Les rapporteurs comprennent que le président du Conseil constitutionnel ne souhaite « ni sanction ni annulation » des comptes de campagne de Balladur. Jacques Robert : « Ils sont revenus nous voir une dernière fois avec les comptes qui dépassaient symboliquement de 1 franc ! Ils nous signifiaient ainsi qu’ils n’étaient pas dupes. Moi, à leur place, j’aurais balancé le dossier à la figure de Dumas ! »

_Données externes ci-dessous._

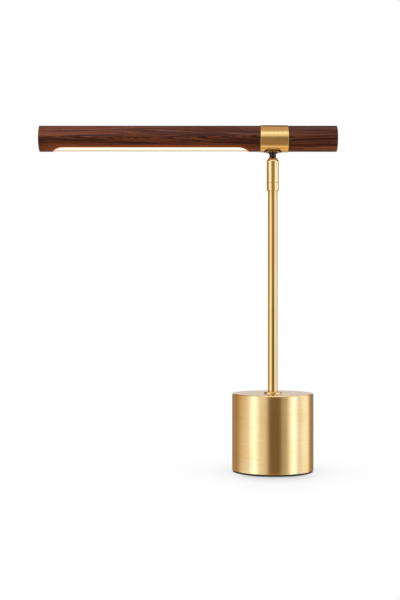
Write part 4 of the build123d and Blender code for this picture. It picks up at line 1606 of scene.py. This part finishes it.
    def table_finish(self) -> Material:
        """Make the table's white.

        The camera sees plain white, less the soft shadow of what stands on it: a share of the sky that the lamp
        covers, counted by an ambient occlusion node, which weighs more in front of the drum than beside it.
        The brass sees the white background, the boxes and the flags through the table.

        Returns:
            The material.
        """
        material, tree = new_material("white_table")
        x, y, _ = tree.place()
        sky = tree.node("ShaderNodeAmbientOcclusion", {"samples": 16}, {"Distance": self.shadow_reach})
        covered = tree.math("MAXIMUM", 1.0 - tree.out(sky, "AO"), 0.0) ** 1.5
        in_front = tree.smooth(y, -0.03, -0.05) * tree.smooth(tree.math("ABSOLUTE", x), 0.075, 0.02)
        level = 1.0 - covered * (in_front * (self.front_shadow - self.side_shadow) + self.side_shadow)
        table = tree.node("ShaderNodeEmission", inputs={"Color": tree.vector(level, level, level), "Strength": 1.0})
        bounce = tree.node("ShaderNodeBsdfDiffuse", inputs={"Color": (0.85, 0.85, 0.84, 1.0)})
        clear = tree.node("ShaderNodeBsdfTransparent")
        seen, glossy = self.rays(tree)
        shown = tree.node("ShaderNodeMixShader", inputs={0: seen, 1: tree.out(bounce), 2: tree.out(table)})
        final = tree.node("ShaderNodeMixShader", inputs={0: glossy, 1: tree.out(shown), 2: tree.out(clear)})
        tree.node("ShaderNodeOutputMaterial", inputs={"Surface": tree.out(final)})
        return material

    def floor(self) -> None:
        """Lay the table: a flat grid at z = 0."""
        span = np.linspace(-self.floor_half, self.floor_half, 9)
        x, y = np.meshgrid(span, span)
        surface = SurfaceMesh()
        surface.grid(level_line(x, y, 0.0))
        table = surface.build("white_table", self.table_finish())

    @staticmethod
    def lamps() -> None:
        """Hang soft lamps that fill the matt surfaces and stay out of the brass."""
        # Name, place, target, size and power of each
        plans = (
            ("front_fill", (-0.5, -2.2, 1.3), (-0.12, 0.0, 0.35), 1.6, 8.0),
            ("top_fill", (0.0, -0.2, 2.2), (-0.1, 0.0, 0.3), 1.8, 12.0),
        )
        for name, place, target, size, power in plans:
            data = bpy.data.lights.new(name, "AREA")
            data.shape = "SQUARE"
            data.size = size
            data.energy = power
            lamp = bpy.data.objects.new(name, data)
            away = np.array(place) - np.array(target)
            flat = math.hypot(away[0], away[1])
            lamp.location = place
            lamp.rotation_euler = (math.atan2(flat, away[2]), 0.0, math.atan2(away[0], -away[1]))
            lamp.visible_glossy = False
            lamp.visible_camera = False
            bpy.context.scene.collection.objects.link(lamp)

    def build(self) -> None:
        """Set up all of it."""
        self.camera()
        self.world()
        self.floor()
        self.lamps()


def main() -> None:
    """Build the lamp's pieces, its studio and its camera."""
    logging.basicConfig(level=logging.INFO, format="%(message)s")
    bpy.context.scene.view_settings.view_transform = "Standard"
    Studio().build()
    inner = InnerFittings()
    head = TubeHead()

    satin = SatinBrass()
    drawn = SatinBrass(roughness=0.08, line_depth=0.000001, contrast=0.2)
    drawn_deep = SatinBrass(
        colour=(0.80, 0.53, 0.20, 1.0),
        warm=(0.77, 0.49, 0.17, 1.0),
        roughness=0.07,
        line_depth=0.000001,
        contrast=0.2,
    )
    brushed_level = SatinBrass(
        axis=Axis.ALONG_TUBE,
        level=head.level,
        colour=(0.87, 0.58, 0.23, 1.0),
        warm=(0.85, 0.55, 0.20, 1.0),
        roughness=0.27,
        line_pitch=0.0009,
        line_depth=0.000015,
        spread=0.6,
    )
    # Paler copy of the brass for the saddle's crown: painted light, so that its reflection in the collar's underside
    # looks lit; a ring of painted shade lies at its rim
    pale = SatinBrass(
        colour=(0.95, 0.90, 0.76, 1.0),
        warm=(0.93, 0.87, 0.72, 1.0),
        roughness=0.3,
        gap_shade_from=head.flange_radius - head.crown_shade_ring,
    )
    # Darker copy of the brass for the saddle's plate: painted shade under the collar, with a ring of painted shade
    # at its rim
    plate_shaded_brass = SatinBrass(
        colour=(0.52, 0.37, 0.19, 1.0),
        warm=(0.48, 0.33, 0.16, 1.0),
        gap_shade_from=head.flange_radius - head.plate_shade_ring,
    )
    upright_brass = satin.material("brass_turned_upright")
    drawn_brass = drawn.material("brass_drawn_upright")

    drum = DrumBase()
    drum.drum(upright_brass)
    drum.foot(inner.made["black_rubber"])
    drum.bush(inner.made["black_plastic"])

    stem = StemAndSwivel()
    stem.foot_ring(upright_brass)
    stem.stem(drawn_deep.material("brass_drawn_stem"))
    stem.swivel_ring(drawn_brass)
    stem.barrel(drawn_brass)
    stem.ball_stud(inner.made["black_steel"])

    head.wood(DarkWood(head.level).material("dark_red_wood"))
    head.collar(brushed_level.material("brass_brushed_level"))
    head.saddle(pale.material("brass_crown_painted_light"), plate_shaded_brass.material("brass_plate_painted_shade"))
    head.lens(OpalGlow(head.level, head.radius - head.lens_recess).material("opal_light"))

    inner.dress()


if __name__ == "__main__":
    main()
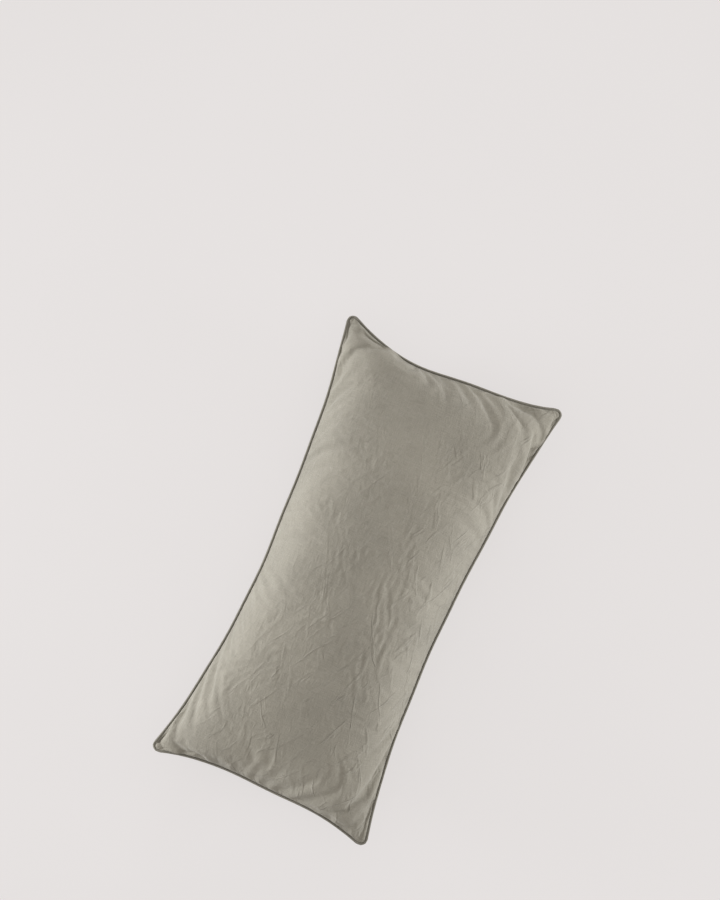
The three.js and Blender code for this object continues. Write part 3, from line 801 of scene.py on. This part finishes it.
def back_piece(name, hand, stands_for):
    """One of the two pieces of the back."""
    s = back_lines(hand, back_t)
    t = np.broadcast_to(back_t, s.shape)
    mesh = sheet_mesh(name, case_surface(s, t, BACK), flat_place(s, t), True)
    piece = put_in_scene(name, mesh, case_cotton, stands_for=[stands_for])
    soften(piece, CLOTH)
    print(name, "has", s.shape[0], "x", s.shape[1], "points")


back_piece("back_panel", 1, "case_back_panel")
back_piece("end_strip", -1, "case_back_end_strip")

# %% [markdown]
# ## Piping
# A cord inside a bias strip, sewn into the seam all round. Its path is the seam's own line,
# walked once round and cut into equal steps. The strip is a tube with two flat legs that run in
# between the panels. A bias strip gathers where it turns a corner, so its radius puckers there.

# %% The seam's path
def seam_path(step):
    """Points that far apart all round the seam, and the way outwards at each."""
    corners = np.array([(-1, -1), (1, -1), (1, 1), (-1, 1), (-1, -1)], float)
    lap = np.concatenate([np.linspace(corners[i], corners[i + 1], 3000)[:-1] for i in range(4)])
    s, t = lap.T
    points = half_surface(s, t, FRONT, seam_gap=0.0) + hand_made(s, t, FRONT)
    ring = np.concatenate([points, points[:1]])
    walked = np.concatenate([[0], np.cumsum(np.linalg.norm(np.diff(ring, axis=0), axis=1))])
    stations = int(round(walked[-1] / step))
    places = np.linspace(0, walked[-1], stations, endpoint=False)
    path = np.stack([np.interp(places, walked, ring[:, axis]) for axis in range(3)], -1)
    run = np.roll(path, -1, 0) - np.roll(path, 1, 0)
    run[:, 2] = 0
    run /= np.linalg.norm(run, axis=1, keepdims=True)
    outward = np.stack([run[:, 1], -run[:, 0], np.zeros(stations)], -1)
    return path, outward, places


SEAM_STEP = 0.0024
seam, seam_outward, seam_walked = seam_path(SEAM_STEP)
print("seam", round(float(seam_walked[-1]), 3), "m round,", len(seam), "stations")

# %% Piping strip
CORD_RADIUS, STRIP_CLOTH, CLEARANCE = 0.0011, 0.0005, 0.0002
BULB_INNER = CORD_RADIUS + CLEARANCE
BULB_OUTER = BULB_INNER + STRIP_CLOTH
BULB_CENTRE = BULB_OUTER + 2 * CLEARANCE
LEG_LENGTH = 0.006


def strip_section():
    """Points of the folded strip, [outwards, up] from the seam's line, and how much each
    swells where the strip puckers."""
    outer_turn = math.pi - math.asin((CLEARANCE + STRIP_CLOTH) / BULB_OUTER)
    inner_turn = math.pi - math.asin(CLEARANCE / BULB_INNER)
    outer = [(BULB_CENTRE + BULB_OUTER * math.cos(a), BULB_OUTER * math.sin(a), 1)
             for a in np.linspace(-outer_turn, outer_turn, 15)]
    inner_side = [(BULB_CENTRE + BULB_INNER * math.cos(a), BULB_INNER * math.sin(a), 0)
                  for a in np.linspace(inner_turn, -inner_turn, 9)]
    lower = [(-LEG_LENGTH, -CLEARANCE, 0), (-LEG_LENGTH, -CLEARANCE - STRIP_CLOTH, 0)]
    upper = [(-LEG_LENGTH, CLEARANCE + STRIP_CLOTH, 0), (-LEG_LENGTH, CLEARANCE, 0)]
    return np.array(lower + outer + upper + inner_side)


def sweep(section, pucker):
    """Carries a closed section round the seam and gives the points of each ring."""
    out, up, swells = section.T
    swell = 1 + swells * pucker[:, None] / BULB_OUTER
    outwards = BULB_CENTRE + (out - BULB_CENTRE) * swell
    upwards = up * swell
    return (seam[:, None, :] + seam_outward[:, None, :] * outwards[..., None]
            + np.array([0, 0, 1.0]) * upwards[..., None])


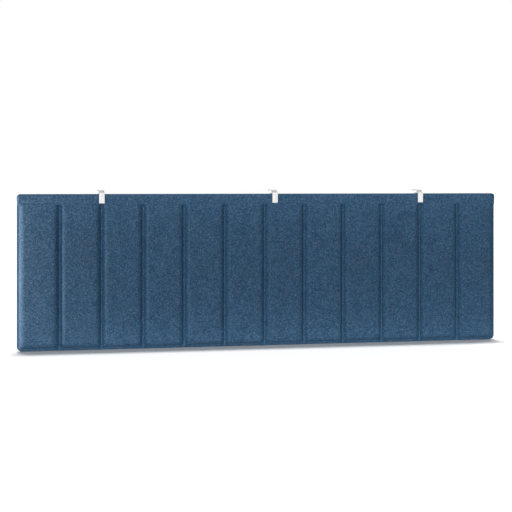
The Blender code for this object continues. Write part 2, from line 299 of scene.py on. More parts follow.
def coat_speckle_group() -> bpy.types.NodeTree:
    """Fine orange-peel and faint handling marks, for coats, plastic and metal.

    Returns:
        A group with Vector and Peel Scale in, and Peel, Marks and Dust out.
    """
    graph, given, result = new_group(
        "coat_speckle", {"Peel Scale": 1500.0}, ("Peel", "Marks", "Dust")
    )
    vector = given.outputs["Vector"]
    drawn_out = graph.add(
        "ShaderNodeMapping",
        vector_type="TEXTURE",
        Rotation=(0.3, 0.5, 0.9),
        Scale=(9.0, 1.0, 1.0),
        Vector=vector,
    )
    scratches = graph.noise(drawn_out.outputs[0], 900.0, 3.0, distortion=0.3)
    graph.fill(
        result,
        Peel=graph.noise(vector, given.outputs["Peel Scale"], 2.0),
        Marks=graph.stretch(scratches, 0.58, 6.0),
        Dust=graph.noise(vector, 120.0, 4.0, 0.7),
    )
    return graph.tree


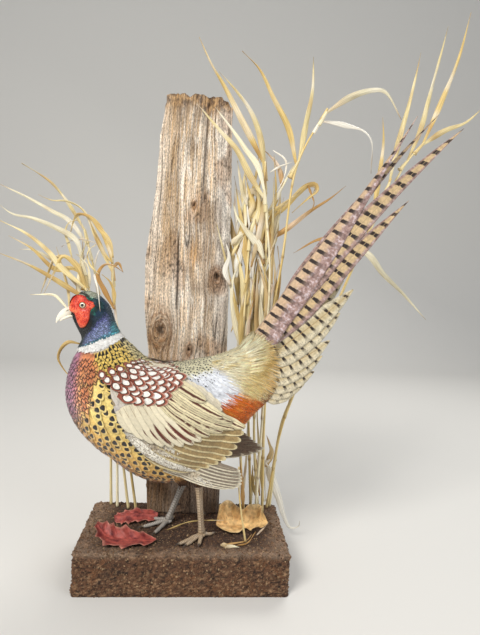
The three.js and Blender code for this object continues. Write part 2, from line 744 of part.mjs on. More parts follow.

Contacté par Les Inrocks, Roland Dumas, revenu aujourd’hui au métier d’avocat, ne souhaite plus aborder publiquement le fond de cette affaire. Pour lui, les délibérations du Conseil constitutionnel auraient dû rester secrètes. « Jacques Robert a tort de parler ainsi. Nous sommes tous tenus par un serment de respect du secret. » Il ajoute, sibyllin :
« Ce que dit Jacques Robert n’est pas exact. – Pas exact ? Mais comment ? – Vous le saurez à l’ouverture des archives du Conseil constitutionnel, dans quelques années… » Puis il met poliment fin à la conversation.
Après le maquillage demandé par Roland Dumas, le Conseil passe au vote. La volonté de Dumas l’emporte : les neuf Sages votent majoritairement la validation des comptes de Chirac et de Balladur. Mais, parmi eux, plusieurs ont voté contre. Dans Le Monde du 26 novembre 2010, les journalistes Raphaëlle Bacqué et Pascale Robert-Diard lèvent le mystère sur l’identité de ces résistants : il s’agirait des quatre conseillers nommés par la gauche.
L’un d’eux était une femme. C’est l’avocate Noëlle Lenoir, nommée en 1992 au Conseil constitutionnel par le président de l’Assemblée nationale, le socialiste Henri Emmanuelli. Considèrant qu’elle est soumise au devoir de réserve, elle ne veut pas répondre à nos questions mais lâche un indice : « Je ne vous dis pas ce que j’ai voté mais je suis en paix avec ma conscience. » Quant à ceux qui auraient voté pour la validation, il s’agirait des quatre conseillers nommés par la droite. Si cela se révèle exact, la voix de Roland Dumas aurait donc fait la différence, Seules les archives permettront de trancher cette question avec certitude.